Fleur Pellerin, ministre de la Culture et de la Communication, a félicité Patrick Modiano pour son prix Nobel de littérature dans un communiqué de presse du 9 octobre 2014 :
« C’est un jour heureux pour la littérature française, une très grande émotion et une immense fierté pour la France et pour l’ensemble de nos concitoyens.
« Le Jury du prix Nobel a décidé de distinguer cette année un auteur français dont les romans, traduits en 36 langues, ont bouleversé et passionné des générations de lecteurs à travers le monde.

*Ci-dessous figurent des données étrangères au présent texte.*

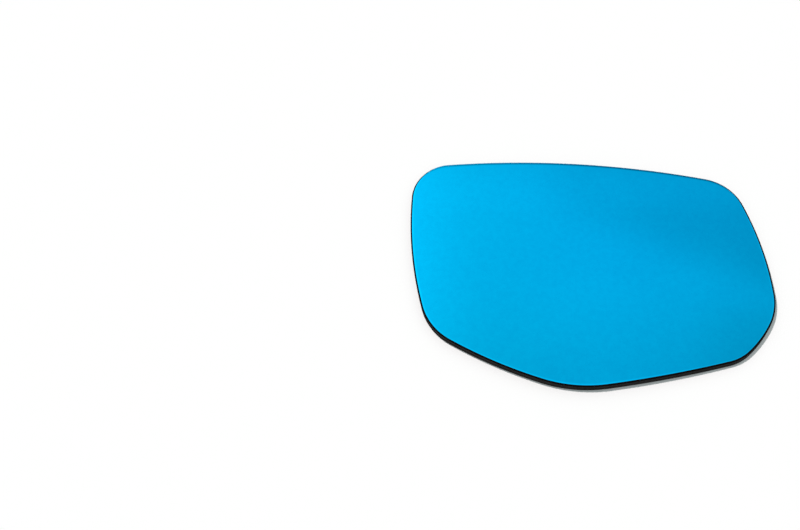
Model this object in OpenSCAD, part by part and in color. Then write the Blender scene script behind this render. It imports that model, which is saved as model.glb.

« De La Place de l’Étoile à son dernier roman Pour que tu ne te perdes pas dans le quartier, son œuvre empreinte d’une douce mélancolie s’aventure avec une infinie poésie dans les replis de la mémoire et les méandres du souvenir. Écrivain d’un Paris occupé, des visages oubliés et des enfances retrouvées, il s’empare des destins individuels pour redonner vie à toute une époque.
« … Il ne manquait que cette ultime consécration à Patrick Modiano qui représente aujourd’hui aux yeux du monde la vitalité et le rayonnement de la littérature française.
Je lui adresse mes plus chaleureuses félicitations. »

Mais, interrogée le 26 octobre par une présentatrice de télévision (de Canal +), sur son livre préféré de Modiano, Fleur Pellerin s’est montrée incapable de citer un seul livre de l’auteur, pas même ceux que mentionne son communiqué. Elle a alors déclaré: « J’avoue, sans aucun problème, que je n’ai pas du tout le temps de lire depuis deux ans ».
Sans aucun problème, et sans se soucier de la cohérence de ses propos, torpillant du même coup sa crédibilité à la fois comme ministre de la culture et comme ministre de la communication.